How Omnibooking helps with same-day booking
Omnibooking gives service businesses availability controls, booking delays, custom services, booking requests, reminders, calendar files, and a hosted booking page. That lets you decide whether clients can book today, how much notice they need, and which services should require review first.
For the full availability setup, read how to set booking availability without overbooking yourself. You can also use the online booking checklist, the booking page guide, or the booking page examples to refine your public scheduling flow.
Related resources
Set Booking Availability
Build the schedule rules that decide whether today should be bookable.
Reduce No-Shows With Reminders
Make sure short-notice bookings still leave room for useful reminders.
Prevent Double Booking
Avoid same-day overlap problems with realistic durations and blocked time.
Calendar Blocks and Scheduling
Choose block sizes that make same-day slots useful without fragmenting the day.
FAQs
What is same-day booking?
Same-day booking lets clients schedule an appointment for later on the same calendar day. It is useful for simple services but risky when appointments need preparation, travel, payment, or review.
Should I allow same-day booking?
Allow same-day booking if the service is predictable, low-prep, easy to confirm, and does not require travel or special materials. Block it or add approval when short notice would hurt the appointment.

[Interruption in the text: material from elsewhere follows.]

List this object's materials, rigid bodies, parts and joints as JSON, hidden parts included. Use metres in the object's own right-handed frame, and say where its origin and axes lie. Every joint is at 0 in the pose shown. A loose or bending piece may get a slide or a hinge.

How much booking delay should I use?
Use a short delay for simple online appointments, a half-day or full-day delay for services that need preparation, and 48 hours or more for work that needs route planning, deposits, contracts, or supplies.
Can I allow same-day booking for some services only?
Yes. Same-day booking should often vary by service. A quick consultation may allow short notice, while a deep clean, photo session, first appointment, or contractor visit may need more lead time.
How do I stop last-minute appointments?
Set a booking delay that blocks clients from booking too close to the appointment start time. You can also require booking approval for services that need review before confirmation.